The whole thing is hung on a letter written by a young British Second Lieutenant from the trenches in Northern France in 1915, shortly before he was killed. Douglas Gillespie, somewhat oddly writing to his old school headmaster, expresses a wish that 'when peace comes, our government might combine with the French government to make one long Avenue between the lines from the Vosges to the sea...' - this would be a 'Via Sacra' which would provide a pilgrimage route to enable the inhabitants of Western Europe to 'think and learn what war means.' Inspired by this, our author Anthony Seldon, who had recently lost his wife and reached a turning point in his career, set up a charity (which would close in 2022 to be replaced by a commercial venture) to work towards an end-to-end 1,000 kilometre 'hike and bike' trail called the Western Front Way. Seldon's walk, at the centre of this book, was in part a means of raising publicity for the venture.
As a travel writer, Seldon is not particularly effective - he is much more a historian, which means that there is no doubt that the reader gets a strong feel for what both soldiers and civilians along the Front experienced between 1914 and 1918. Early in the book Seldon comments 'I had noticed as a teacher how gripped my students were by the First World War - far more so than they were by the Second.' I can't say this reflects my own experience - when I was at school, the Second World War was far more prominent and engaging as a historical subject - but Seldon's passion for the horrific events of the period comes through strongly and I learned a huge amount. The repeated sets of details of numbers killed, atrocities and more certainly hammer the point home, though over time it can feel a little repetitive.
I did struggle a little to identify with Seldon's upper middle class, academic, establishment worldview. He notes that he was head of two public schools and then ran a 'small university' which his father had helped set up in 1976. Apart from his teaching and administrative work, his establishment credentials included being director for the National Shakespeare company, name dropping Boris Johnson as a contact and easy access to national newspapers and TV channels. (And, inevitably, he owns a house in France.) His walk had echoes of the exploits of nineteenth century explorers - not only did he undertake it when most of us weren't travelling because of the Covid pandemic, it seemed to involve very vague planning, carrying no paper maps, and the mad inspiration of not taking any spare clothing to reduce the weight of stuff to carry.

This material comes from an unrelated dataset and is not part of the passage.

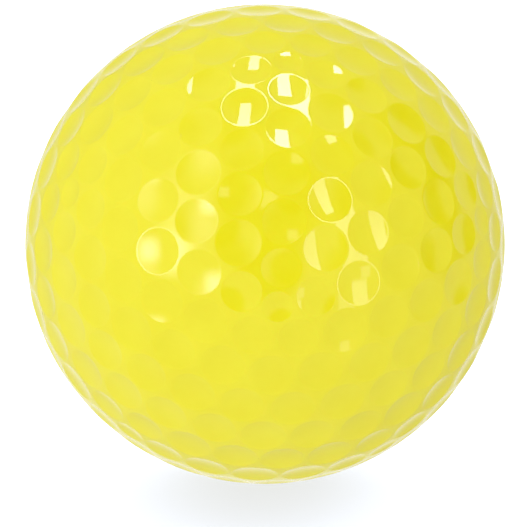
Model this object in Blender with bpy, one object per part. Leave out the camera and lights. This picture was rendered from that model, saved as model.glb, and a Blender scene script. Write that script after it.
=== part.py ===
"""Golf ball: a solid rubber core, a mantle of two half cups and a dimpled cover of two half shells.

Units are metres, +Z is up, -Y is the front, and the origin is the centre of the ball.
The cover has 362 round dimples in an icosahedral pattern. Each dimple has a cell of its own,
and the parting line between the two cover halves runs along the borders of the cells,
so it never crosses a dimple.
"""
from math import acos, atan, atan2, cos, degrees, pi, radians, sin, sqrt, tau

import bmesh
import bpy
from mathutils import Matrix, Vector

# Driving dimensions
BALL_DIAMETER = 0.04267
COVER_WALL = 0.0012
MANTLE_WALL = 0.0012
LAYER_GAP = 0.0003
# The land that the parting line follows is only 0.25 mm wide at its narrowest.
PARTING_GAP = 0.00015

BALL_RADIUS = BALL_DIAMETER / 2
COVER_INSIDE = BALL_RADIUS - COVER_WALL
MANTLE_OUTSIDE = COVER_INSIDE - LAYER_GAP
MANTLE_INSIDE = MANTLE_OUTSIDE - MANTLE_WALL
CORE_RADIUS = MANTLE_INSIDE - LAYER_GAP

# How the ball lies: its pole dimple faces the front, turned about Z and then rolled about the pole
POLE_TURN = radians(3.0)
POLE_ROLL = radians(-4.7)

# The dimple pattern, built round each of the 12 five-fold points of an icosahedron.
# Each row gives degrees out from the point, degrees round it from an edge, and the rim's angular radius.
EDGE_MIDDLE = degrees(atan(2)) / 2
FACE_MIDDLE = degrees(acos(sqrt((5 + 2 * sqrt(5)) / 15)))
FIVE_FOLD = 5
SECTOR = 360 / FIVE_FOLD
FIVE_FOLD_RIM = 3.6
DIMPLE_ROWS = (
    (9.25, 0, 4.8),
    (20.1, 0, 5.3),
    (EDGE_MIDDLE, 0, 5.5),
    (17.7, SECTOR / 2, 5.45),
    (28.0, SECTOR / 2 - 12.9, 5.25),
    (28.0, SECTOR / 2 + 12.9, 5.25),
    (FACE_MIDDLE, SECTOR / 2, 5.5),
)
# Slope of a dimple's wall at its rim, which sets the depth of each size
WALL_SLOPE = radians(9.5)

# Centres closer than this are the same dimple, and centres within reach are neighbours.
SAME_DIMPLE = radians(1)
NEIGHBOUR_REACH = radians(14.5)
# Dimples this near the equator are dealt to the two halves in turn, one run for each icosahedron face.
EQUATOR_BAND = radians(4)
EQUATOR_RUN = radians(SECTOR / 2)

# Facets of the smooth layers
MANTLE_SIDES = 32
MANTLE_RINGS = 8
CORE_SUBDIVISIONS = 4
MERGE_DISTANCE = 1e-6
SHARP_ANGLE = radians(40)

# Colour and roughness
COVER_FINISH = ((0.87, 0.80, 0.02, 1), 0.15)
MANTLE_FINISH = ((0.80, 0.78, 0.70, 1), 0.45)
CORE_FINISH = ((0.10, 0.28, 0.45, 1), 0.70)


def clear_scene():
    for item in list(bpy.data.objects):
        bpy.data.objects.remove(item)


def make_material(name, finish):
    colour, roughness = finish
    material = bpy.data.materials.new(name)
    material.use_nodes = True
    shader = material.node_tree.nodes["Principled BSDF"]
    shader.inputs["Base Color"].default_value = colour
    shader.inputs["Roughness"].default_value = roughness
    shader.inputs["Metallic"].default_value = 0
    return material


def add_piece(name, bm, material):
    """Turn a bmesh into a smooth-shaded object of its own."""
    bmesh.ops.recalc_face_normals(bm, faces=bm.faces)
    mesh = bpy.data.meshes.new(name)
    bm.to_mesh(mesh)
    bm.free()
    mesh.shade_smooth()
    mesh.set_sharp_from_angle(angle=SHARP_ANGLE)
    mesh.materials.append(material)
    piece = bpy.data.objects.new(name, mesh)
    bpy.context.scene.collection.objects.link(piece)
    return piece


def direction(from_pole, azimuth):
    """Unit vector at two angles, in radians, in a frame whose pole is +Z."""
    return Vector((sin(from_pole) * cos(azimuth), sin(from_pole) * sin(azimuth), cos(from_pole)))


def frame_at(point, towards):
    """Rotation that takes +Z to a point on the unit sphere and +X towards another one."""
    side = (towards - point * towards.dot(point)).normalized()
    return Matrix((side, point.cross(side), point)).transposed()


def icosahedron_points():
    """The 12 five-fold points, with one at +Z and one of its neighbours towards +X."""
    ring = atan(2)
    points = [Vector((0, 0, 1)), Vector((0, 0, -1))]
    for step in range(FIVE_FOLD):
        azimuth = step * radians(SECTOR)
        points.append(direction(ring, azimuth))
        points.append(direction(pi - ring, azimuth + pi / FIVE_FOLD))
    return points


def dimple_centres():
    """Each dimple's centre on the unit sphere, with its rim's radius in radians."""
    corners = icosahedron_points()
    dimples = [(corner, radians(FIVE_FOLD_RIM)) for corner in corners]
    for corner in corners:
        neighbour = max((other for other in corners if other is not corner), key=corner.dot)
        frame = frame_at(corner, neighbour)
        for step in range(FIVE_FOLD):
            for out, around, rim in DIMPLE_ROWS:
                point = frame @ direction(radians(out), radians(around + step * SECTOR))
                if all(point.angle(centre) > SAME_DIMPLE for centre, _ in dimples):
                    dimples.append((point, radians(rim)))
    return dimples


def on_front_half(centre):
    """Whether a dimple, given in the pattern's own frame, belongs to the half round the +Z pole."""
    latitude = pi / 2 - centre.angle(Vector((0, 0, 1)))
    if abs(latitude) > EQUATOR_BAND:
        return latitude > 0
    longitude = atan2(centre.y, centre.x) % tau
    return int(longitude / EQUATOR_RUN) % 2 == 0


class Cell:
    """One dimple and the land round it, out to the borders with its neighbours."""

    def __init__(self, index, dimples):
        self.centre, self.rim = dimples[index]
        self.front = on_front_half(self.centre)
        near = []
        for other, (centre, _) in enumerate(dimples):
            if other != index and self.centre.angle(centre) < NEIGHBOUR_REACH:
                near.append(other)
        self.frame = frame_at(self.centre, dimples[near[0]][0])
        near.sort(key=lambda other: self.azimuth(dimples[other][0]))
        self.neighbours = near
        self.corners = []
        for number, other in enumerate(near):
            following = near[(number + 1) % len(near)]
            self.corners.append(frozenset((index, other, following)))

    def azimuth(self, point):
        local = self.frame.transposed() @ point
        return atan2(local.y, local.x) % tau

    def at(self, from_centre, azimuth):
        return self.frame @ direction(from_centre, azimuth)


def corner_point(key, dimples):
    """Where three cells meet: the point where their borders, the planes between the rims, cross."""
    first, second, third = (dimples[index][0] / cos(dimples[index][1]) for index in sorted(key))
    point = (first - second).cross(second - third).normalized()
    return point if point.dot(first) > 0 else -point


def parted(point, key, cells, front):
    """Move a corner on the parting line back into its own half, so that its borders move by half the gap.

    Three borders meet at a corner, 120 degrees apart, so each moves sin(60 degrees) times as far as it.
    """
    own = [cells[index] for index in sorted(key) if cells[index].front == front]
    if len(own) == len(key):
        return point
    back = Vector((0, 0, 0))
    for cell in own:
        back += (cell.centre - point * cell.centre.dot(point)).normalized()
    move = PARTING_GAP / 2 / sin(pi / len(key))
    return (point + back.normalized() * move / BALL_RADIUS).normalized()


def dimple_floor(rim):
    """Distance from the ball's centre to the bottom of a dimple."""
    chord = BALL_RADIUS * sin(rim)
    wall_radius = chord / sin(WALL_SLOPE)
    return BALL_RADIUS * cos(rim) - wall_radius * (1 - cos(WALL_SLOPE))


def cover_half(name, front, dimples, cells, material):
    """One half shell of the cover: faceted dimples outside, a plain wall inside, the parting line between."""
    bm = bmesh.new()
    outer = {}
    inner = {}
    own_cells = [cell for cell in cells if cell.front == front]
    for cell in own_cells:
        for key in cell.corners:
            if key not in outer:
                point = parted(corner_point(key, dimples), key, cells, front)
                outer[key] = bm.verts.new(point * BALL_RADIUS)
                inner[key] = bm.verts.new(point * COVER_INSIDE)
    for cell in own_cells:
        add_dimple(bm, cell, [outer[key] for key in cell.corners])
        bm.faces.new([inner[key] for key in reversed(cell.corners)])
        for number, key in enumerate(cell.corners):
            before = cell.corners[number - 1]
            if cells[cell.neighbours[number]].front != front:
                bm.faces.new((outer[key], outer[before], inner[before], inner[key]))
    bmesh.ops.triangulate(bm, faces=bm.faces)
    return add_piece(name, bm, material)


def add_dimple(bm, cell, border):
    """A faceted dish with two rim points for each corner of its cell, and the land out to the border."""
    sides = len(border)
    floor = bm.verts.new(cell.centre * dimple_floor(cell.rim))
    rim = []
    for number in range(sides):
        start = cell.azimuth(border[number].co)
        end = cell.azimuth(border[(number + 1) % sides].co)
        middle = start + (end - start) % tau / 2
        rim.append(bm.verts.new(cell.at(cell.rim, start) * BALL_RADIUS))
        rim.append(bm.verts.new(cell.at(cell.rim, middle) * BALL_RADIUS))
    for number, corner in enumerate(border):
        following = border[(number + 1) % sides]
        at_corner, at_middle = rim[2 * number], rim[2 * number + 1]
        at_following = rim[(2 * number + 2) % len(rim)]
        bm.faces.new((corner, following, at_middle))
        bm.faces.new((corner, at_middle, at_corner))
        bm.faces.new((following, at_following, at_middle))
        bm.faces.new((at_corner, at_middle, floor))
        bm.faces.new((at_middle, at_following, floor))


def mantle_half(name, upper, material):
    """A half cup, turned about Z, whose flat edge is half a gap from the middle plane."""
    side = 1 if upper else -1
    outside = quarter_arc(MANTLE_OUTSIDE, side)
    inside = quarter_arc(MANTLE_INSIDE, side)
    bm = bmesh.new()
    profile = [bm.verts.new(point) for point in outside + inside[::-1]]
    edges = [bm.edges.new(pair) for pair in zip(profile, profile[1:])]
    turn = {"cent": (0, 0, 0), "axis": (0, 0, 1), "angle": tau, "steps": MANTLE_SIDES}
    bmesh.ops.spin(bm, geom=profile + edges, use_merge=True, **turn)
    bmesh.ops.remove_doubles(bm, verts=bm.verts, dist=MERGE_DISTANCE)
    bmesh.ops.triangulate(bm, faces=bm.faces)
    return add_piece(name, bm, material)


def quarter_arc(radius, side):
    """Points in the XZ plane from the pole above (side 1) or below (side -1) to the cup's flat edge."""
    lowest = LAYER_GAP / 2 / radius
    points = []
    for ring in range(MANTLE_RINGS + 1):
        from_pole = (pi / 2 - lowest) * ring / MANTLE_RINGS
        points.append((radius * sin(from_pole), 0, side * radius * cos(from_pole)))
    return points


def core_ball(name, material):
    bm = bmesh.new()
    bmesh.ops.create_icosphere(bm, subdivisions=CORE_SUBDIVISIONS, radius=CORE_RADIUS)
    return add_piece(name, bm, material)


def pattern_to_ball():
    """Rotation from the pattern's frame, pole at +Z, to the way the ball lies, pole to the front."""
    pole_to_front = Matrix(((0, -1, 0), (0, 0, -1), (1, 0, 0)))
    turn = Matrix.Rotation(POLE_TURN, 3, "Z")
    roll = Matrix.Rotation(POLE_ROLL, 3, "Z")
    return (turn @ pole_to_front @ roll).to_4x4()


def build():
    clear_scene()
    cover_material = make_material("cover_ionomer", COVER_FINISH)
    mantle_material = make_material("mantle_ionomer", MANTLE_FINISH)
    core_material = make_material("core_rubber", CORE_FINISH)
    dimples = dimple_centres()
    cells = [Cell(index, dimples) for index in range(len(dimples))]
    for name, front in (("cover_half_front", True), ("cover_half_back", False)):
        half = cover_half(name, front, dimples, cells, cover_material)
        half.matrix_world = pattern_to_ball()
    mantle_half("mantle_half_upper", True, mantle_material)
    mantle_half("mantle_half_lower", False, mantle_material)
    core_ball("core", core_material)


build()
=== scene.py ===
"""Looks of the golf ball: a finely dimpled glossy cover round the CAD mantle and core, on a pale floor.

Units are metres, +Z is up and the camera looks along +Y. The dimple pattern repeats the CAD part's,
and everything that has a size starts from the CAD model's own box.
"""

from math import acos, atan, atan2, cos, degrees, pi, radians, sin, sqrt, tan, tau

import bpy
from mathutils import Matrix, Vector


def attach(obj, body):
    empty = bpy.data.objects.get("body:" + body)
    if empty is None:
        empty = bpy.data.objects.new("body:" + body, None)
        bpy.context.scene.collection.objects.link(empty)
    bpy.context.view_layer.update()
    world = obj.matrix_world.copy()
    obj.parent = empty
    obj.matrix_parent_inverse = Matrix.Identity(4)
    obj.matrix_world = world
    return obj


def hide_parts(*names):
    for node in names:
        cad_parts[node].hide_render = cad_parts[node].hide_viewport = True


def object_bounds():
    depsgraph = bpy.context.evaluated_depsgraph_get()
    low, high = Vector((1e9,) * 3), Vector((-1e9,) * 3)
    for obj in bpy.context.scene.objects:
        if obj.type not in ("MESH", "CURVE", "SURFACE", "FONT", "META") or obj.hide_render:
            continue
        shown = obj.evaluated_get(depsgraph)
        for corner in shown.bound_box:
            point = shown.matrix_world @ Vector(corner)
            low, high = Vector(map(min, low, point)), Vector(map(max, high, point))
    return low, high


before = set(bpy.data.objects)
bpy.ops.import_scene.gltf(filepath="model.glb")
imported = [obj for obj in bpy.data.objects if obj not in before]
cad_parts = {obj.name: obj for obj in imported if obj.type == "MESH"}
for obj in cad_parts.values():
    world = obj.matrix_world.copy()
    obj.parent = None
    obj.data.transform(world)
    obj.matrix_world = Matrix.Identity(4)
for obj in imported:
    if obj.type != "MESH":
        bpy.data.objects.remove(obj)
cad_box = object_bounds()

# The ball's size, from the CAD box
BALL_RADIUS = max(high - low for low, high in zip(*cad_box)) / 2
COVER_WALL = 0.0012

# The dimple pattern and how it lies, as in the CAD part, in degrees
POLE_TURN = radians(3.0)
POLE_ROLL = radians(-4.7)
EDGE_MIDDLE = degrees(atan(2)) / 2
FACE_MIDDLE = degrees(acos(sqrt((5 + 2 * sqrt(5)) / 15)))
FIVE_FOLD = 5
SECTOR = 360 / FIVE_FOLD
FIVE_FOLD_RIM = 3.6
DIMPLE_ROWS = (
    (9.25, 0, 4.8),
    (20.1, 0, 5.3),
    (EDGE_MIDDLE, 0, 5.5),
    (17.7, SECTOR / 2, 5.45),
    (28.0, SECTOR / 2 - 12.9, 5.25),
    (28.0, SECTOR / 2 + 12.9, 5.25),
    (FACE_MIDDLE, SECTOR / 2, 5.5),
)
SAME_DIMPLE = radians(1)
NEIGHBOUR_REACH = radians(14.5)
EQUATOR_BAND = radians(4)
EQUATOR_RUN = radians(SECTOR / 2)

# A dimple's section: a hollow arc up to this slope, then a rounded rim of this radius
WALL_SLOPE = radians(9.5)
RIM_ROUNDING = 0.0009
HOLLOW_RINGS = 6
RIM_RINGS = 4
BORDER_STEPS = 8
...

As for the realism of the idea of establishing the Western Front Way as a long distance footpath/cycle path, Seldon's struggles to avoid busy roads and to stay anywhere near the multiple lines of the front for stretches at a time, combined with the sheer scale of the project, made it feel unlikely ever to be fully achieved. The good news is it now seems well-established on the Belgian section, though. It was also notable that several times Seldon tells us how few people visited the various monuments and sites he came across - it does suggest that it is perhaps too late for this to be a project that will ever capture the imagination of massed pilgrims.
However, whether or not the romantic dream is achievable, the book is both informative and occasionally able to hit the emotional spot. I might not share Seldon's passion, but I can appreciate it and feel the importance that this walk traces a line that has a deep connection to the personal history of many European families. It gives the opportunity to think a little about the rights and wrongs of war and peace. And because of that, at a time when there is again war in Europe, I'm glad I read it.